As the bodies of two more Canadian soldiers killed in Afghanistan arrive home, one has to ask why the West, and especially Washington, continues to treat with kid gloves the man who could throttle the Taliban insurgency.

Pervez Musharraf, the dictator president of neighbouring Pakistan, was quick to side with the administration of George W. Bush when it was clear the United States intended to clear al-Qaida and its Taliban regime protectors out of Afghanistan following the 2001 attacks on New York and Washington.

But while Musharraf has talked a good line, his performance has always fallen well short of his rhetoric.

Border areas of Pakistan remain a haven and training area for the Taliban where teams of young Afghans are prepared for missions, including the kind of suicide bombing that killed Cpl. Francisco Gomez and Cpl.
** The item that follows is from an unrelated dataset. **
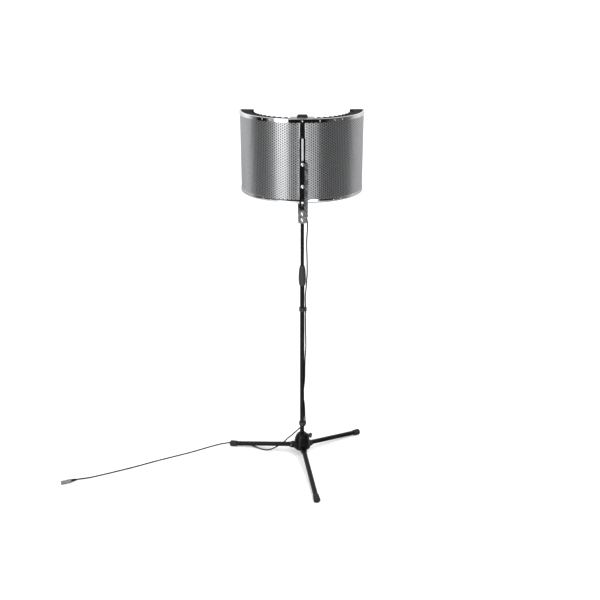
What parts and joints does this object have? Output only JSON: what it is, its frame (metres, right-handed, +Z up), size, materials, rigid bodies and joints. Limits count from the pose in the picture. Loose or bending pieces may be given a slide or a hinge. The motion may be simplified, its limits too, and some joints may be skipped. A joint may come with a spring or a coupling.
{
  "type": "microphone isolation shield",
  "caption": "Curved, foam-lined perforated metal screen on a slotted bracket and folding tripod stand, with an arm for a microphone behind it and a cable to the floor.",
  "frame": {"origin": "on the floor, under the middle of the footprint of the stand and the screen", "axes": "+Z up along the pole; the closed, perforated back of the screen faces -Y and its open side, where the singer stands, faces +Y"},
  "size_m": [1.4169, 0.655, 1.6513],
  "materials": {
    "black_powder_coat": "satin",
    "black_nylon": "matte",
    "black_rubber": "matte",
    "chrome_plate": "polished",
    "brushed_aluminium": "satin",
    "satin_nickel": "satin",
    "zinc_plated_steel": "satin",
    "acoustic_foam": "matte",
    "grey_felt": "matte"
  },
  "bodies": {
    "bracket": {"bar_stiffener": "satin_nickel", "clamp_body": "satin_nickel", "mic_arm": "black_powder_coat", "mic_cable_head": "black_rubber", "slotted_bar": "black_powder_coat", "socket_boot": "black_rubber", "socket_clip": "black_nylon", "socket_insert": "black_nylon", "socket_shell": "zinc_plated_steel"},
    "stand": {"base_hub": "black_powder_coat", "cable_clip_lower": "black_nylon", "cable_clip_upper": "black_nylon", "clutch_collet": "black_nylon", "clutch_sleeve": "black_nylon", "leg_pin_front": "zinc_plated_steel", "leg_pin_left": "zinc_plated_steel", "leg_pin_right": "zinc_plated_steel", "lower_tube": "black_powder_coat", "mic_cable_lower": "black_rubber", "plug_boot": "black_rubber", "plug_pins": "zinc_plated_steel", "plug_shell": "zinc_plated_steel", "tube_end_plug": "black_nylon"},
    "shield": {"bottom_rim": "chrome_plate", "centre_strip": "black_powder_coat", "end_rail_left": "chrome_plate", "end_rail_right": "chrome_plate", "felt_layer": "grey_felt", "foam_absorber": "acoustic_foam", "inner_liner": "brushed_aluminium", "nut_plate": "zinc_plated_steel", "perforated_shell": "brushed_aluminium", "seam_plate": "brushed_aluminium", "top_hook": "black_nylon", "top_plate": "satin_nickel", "top_rim": "chrome_plate", "top_rim_screw": "chrome_plate"},
    "clamp_screw_lower": {"clamp_screw_lower": "chrome_plate"},
    "clamp_screw_upper": {"clamp_screw_upper": "chrome_plate"},
    "clutch_grip": {"clutch_grip": "black_nylon"},
    "leg_front": {"foot_cap_front": "black_rubber", "leg_knuckle_front": "black_powder_coat", "leg_tube_front": "black_powder_coat"},
    "leg_left": {"foot_cap_left": "black_rubber", "leg_knuckle_left": "black_powder_coat", "leg_tube_left": "black_powder_coat"},
    "leg_right": {"foot_cap_right": "black_rubber", "leg_knuckle_right": "black_powder_coat", "leg_tube_right": "black_powder_coat"},
    "height_bolt_lower": {"height_bolt_lower": "chrome_plate"},
    "height_bolt_upper": {"height_bolt_upper": "chrome_plate"},
    "rod": {"mic_cable_upper": "black_rubber", "rod_guide_bush": "black_nylon", "upper_rod": "black_powder_coat"},
    "mic_stud": {"mic_stud": "satin_nickel", "stud_nut": "satin_nickel"},
    "socket_latch": {"socket_latch": "zinc_plated_steel"},
    "wing_screw": {"wing_knob": "black_nylon", "wing_stud": "zinc_plated_steel"}
  },
  "joints": [
    {"name": "leg_left_fold", "type": "hinge", "parent": "stand", "child": "leg_left", "pos_m": [-0.01864, 0.06566, 0.07308], "axis": [0.3453, 0.9385, 0], "range_deg": [0, 100]},
    {"name": "leg_right_fold", "type": "hinge", "parent": "stand", "child": "leg_right", "pos_m": [0.07011, 0.08099, 0.07308], "axis": [0.6401, -0.7683, 0], "range_deg": [0, 100]},
    {"name": "leg_front_fold", "type": "hinge", "parent": "stand", "child": "leg_front", "pos_m": [0.03901, -0.00354, 0.07308], "axis": [-0.9854, -0.1702, 0], "range_deg": [0, 100]},
    {"name": "clutch_grip_turn", "type": "hinge", "parent": "stand", "child": "clutch_grip", "pos_m": [0.03016, 0.0477, 0.897], "axis": [0, 0, 1], "range_deg": [0, 180]},
    {"name": "wing_screw_turn", "type": "hinge", "parent": "stand", "child": "wing_screw", "pos_m": [0.03016, 0.0477, 0.139], "axis": [0.9397, -0.342, 0], "range_deg": [-360, 0]},
    {"name": "rod_slide", "type": "slide", "parent": "stand", "child": "rod", "axis": [0, 0, 1], "range_m": [-0.19, 0.42], "deforming": ["mic_cable_upper"]},
    {"name": "bracket_turn", "type": "hinge", "parent": "rod", "child": "bracket", "pos_m": [0.03016, 0.0477, 1.192], "axis": [0, 0, 1], "range_deg": [-90, 90]},
    {"name": "clamp_screw_upper_turn", "type": "hinge", "parent": "bracket", "child": "clamp_screw_upper", "pos_m": [0.03016, 0.0223, 1.235], "axis": [0, -1, 0], "range_deg": [0, 360]},
    {"name": "clamp_screw_lower_turn", "type": "hinge", "parent": "bracket", "child": "clamp_screw_lower", "pos_m": [0.03016, 0.0223, 1.208], "axis": [0, -1, 0], "range_deg": [0, 360]},
    {"name": "shield_slide", "type": "slide", "parent": "bracket", "child": "shield", "axis": [0, 0, 1], "range_m": [0, 0.105]},
    {"name": "height_bolt_upper_turn", "type": "hinge", "parent": "shield", "child": "height_bolt_upper", "pos_m": [0.03016, 0.017, 1.451], "axis": [0, -1, 0], "range_deg": [0, 360]},
    {"name": "height_bolt_lower_turn", "type": "hinge", "parent": "shield", "child": "height_bolt_lower", "pos_m": [0.03016, 0.017, 1.356], "axis": [0, -1, 0], "range_deg": [0, 360]},
    {"name": "mic_stud_slide", "type": "slide", "parent": "bracket", "child": "mic_stud", "axis": [0, 1, 0], "range_m": [-0.0175, 0.0175]},
    {"name": "socket_latch_press", "type": "slide", "parent": "bracket", "child": "socket_latch", "axis": [0, 0, -1], "range_m": [0, 0.001], "stiffness_N_per_m": 300}
  ]
}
Jason Warren near their Kandahar base last week.

In all likelihood al-Qaida head Osama bin-Laden and Afghanistan's former Taliban leader Mullah Omar, both wildly popular cult figures in Pakistan, are hiding somewhere in the wild border country out of reach of Musharraf's government forces.
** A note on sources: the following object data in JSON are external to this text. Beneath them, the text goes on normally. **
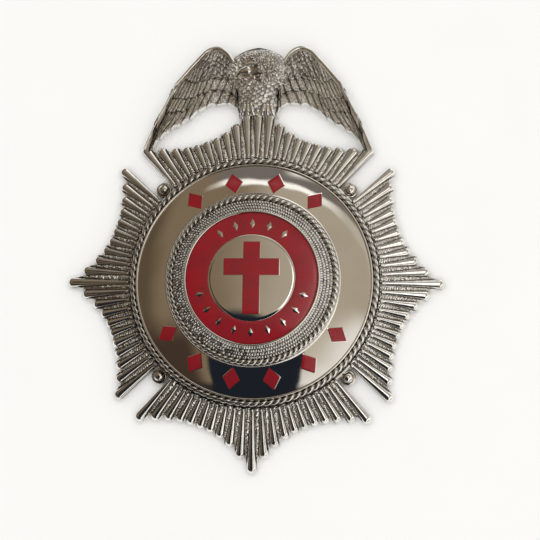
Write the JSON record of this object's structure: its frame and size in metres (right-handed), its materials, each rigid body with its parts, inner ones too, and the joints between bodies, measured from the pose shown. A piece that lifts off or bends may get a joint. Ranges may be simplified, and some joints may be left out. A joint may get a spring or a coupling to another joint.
{
  "type": "firefighter badge",
  "caption": "Eagle-topped sunburst badge in silver-coloured metal, with a domed panel, a red enamelled cross seal and a pin on the back.",
  "frame": {"origin": "under the middle of the badge's box, on the plane of its flat back", "axes": "+Z out of the badge's face, +Y towards the eagle's head, +X to the right as one looks at the face"},
  "size_m": [0.0668, 0.076, 0.0082],
  "materials": {
    "plated_metal": "bright plated, polished on the panel",
    "seal_metal": "bright plated, polished",
    "red_enamel": "glossy hard enamel",
    "pin_metal": "bright plated wire"
  },
  "bodies": {
    "root": {"badge_shell": "plated_metal", "center_seal": "seal_metal", "seal_enamel_ring": "red_enamel", "seal_cross": "red_enamel", "panel_inlay_1": "red_enamel", "panel_inlay_2": "red_enamel", "panel_inlay_3": "red_enamel", "panel_inlay_4": "red_enamel", "panel_inlay_5": "red_enamel", "panel_inlay_6": "red_enamel", "panel_inlay_7": "red_enamel", "panel_inlay_8": "red_enamel", "panel_inlay_9": "red_enamel", "panel_inlay_10": "red_enamel", "pin_clasp": "pin_metal"}
  },
  "joints": []
}
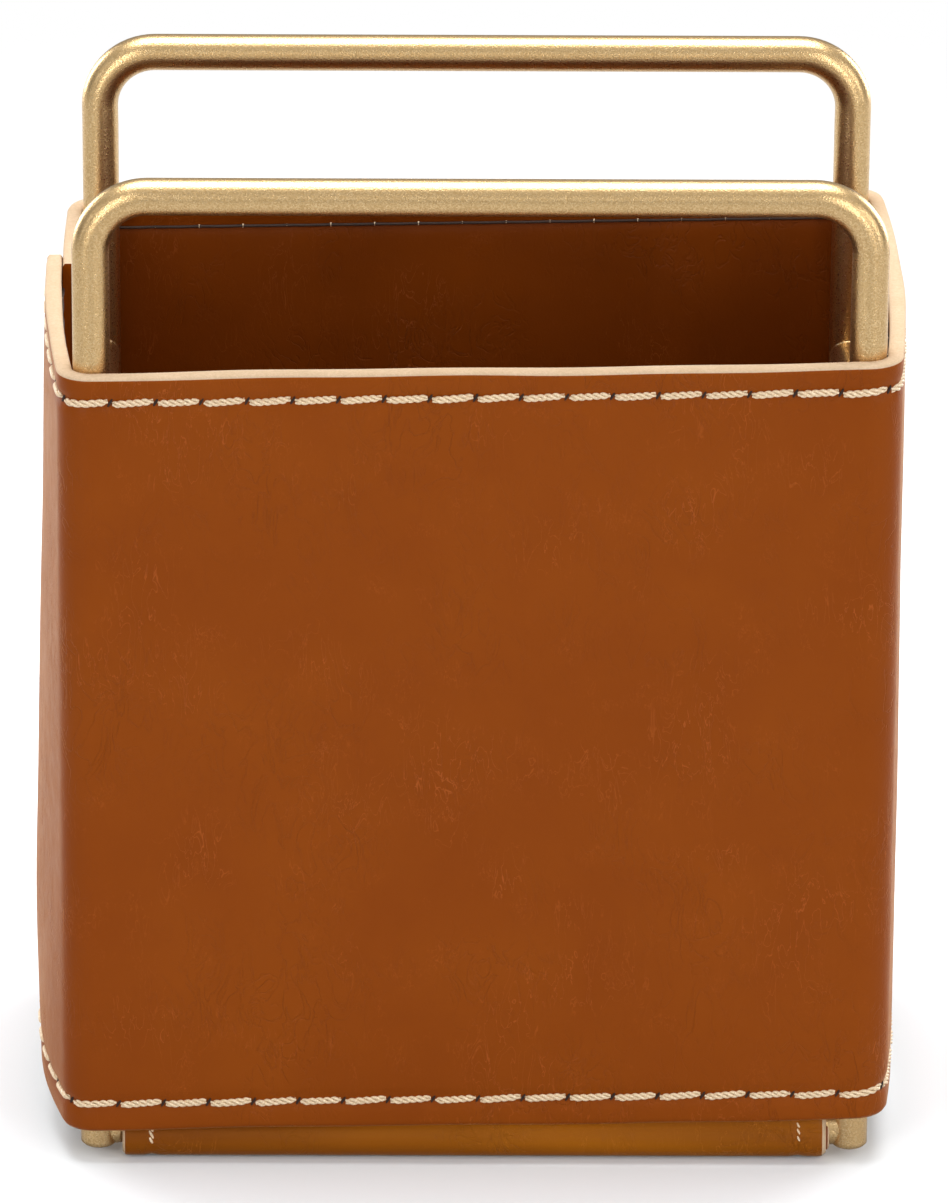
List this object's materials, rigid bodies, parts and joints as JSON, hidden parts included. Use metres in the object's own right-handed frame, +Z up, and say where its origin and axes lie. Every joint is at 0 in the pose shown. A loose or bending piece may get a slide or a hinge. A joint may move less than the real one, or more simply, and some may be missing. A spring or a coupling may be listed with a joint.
{
  "type": "pen holder cup",
  "caption": "Open-topped rectangular desk cup: a stitched leather sleeve and a leather-wrapped base on a bent brass rod frame whose hoops rise above the rim as loops",
  "frame": {"origin": "centre of the footprint, on the surface that the cup stands on", "axes": "+X to the right seen from the front, +Y to the rear, +Z up; the front faces -Y"},
  "size_m": [0.0998, 0.0578, 0.1187],
  "materials": {
    "rod_metal": "satin, finely bead-blasted pale gold",
    "braze": "bright, as brazed",
    "outer_leather": "smooth waxed saddle brown with a cream raw edge",
    "lining_leather": "smooth brown, a little darker",
    "board": "plain fibreboard",
    "thread": "waxed twisted cream thread"
  },
  "bodies": {
    "root": {"front_hoop": "rod_metal", "rear_hoop": "rod_metal", "upper_left_tie": "rod_metal", "upper_right_tie": "rod_metal", "lower_left_tie": "rod_metal", "lower_right_tie": "rod_metal", "front_base_rod": "rod_metal", "rear_base_rod": "rod_metal", "braze_beads": "braze", "sleeve_outer_leather": "outer_leather", "sleeve_lining_leather": "lining_leather", "base_wrap_leather": "outer_leather", "base_inner_leather": "lining_leather", "base_board": "board", "top_edge_stitches": "thread", "bottom_edge_stitches": "thread", "side_seam_stitches": "thread", "base_left_stitches": "thread", "base_right_stitches": "thread"}
  },
  "joints": []
}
Perhaps most perplexing of all is Washington's continued stroking of Musharraf in the shadow of the activities of Abdul Qadeer Khan, former head of Pakistan's atomic agency. Early in 2004 Khan confessed that, in addition to being the father of Pakistan's nuclear weapons, he sold bomb-making technology to Libya, North Korea and Iran.

So the true source of dangerous nuclear proliferation is not a rogue state, but a Washington ally. More extraordinary still, Musharraf put Khan under house arrest for a while and then pardoned the man considered a national hero in Pakistan.

Meanwhile, for about two years Musharraf blocked American intelligence agency officials from interviewing Khan. It is only in the past few weeks that access to Khan has been approved.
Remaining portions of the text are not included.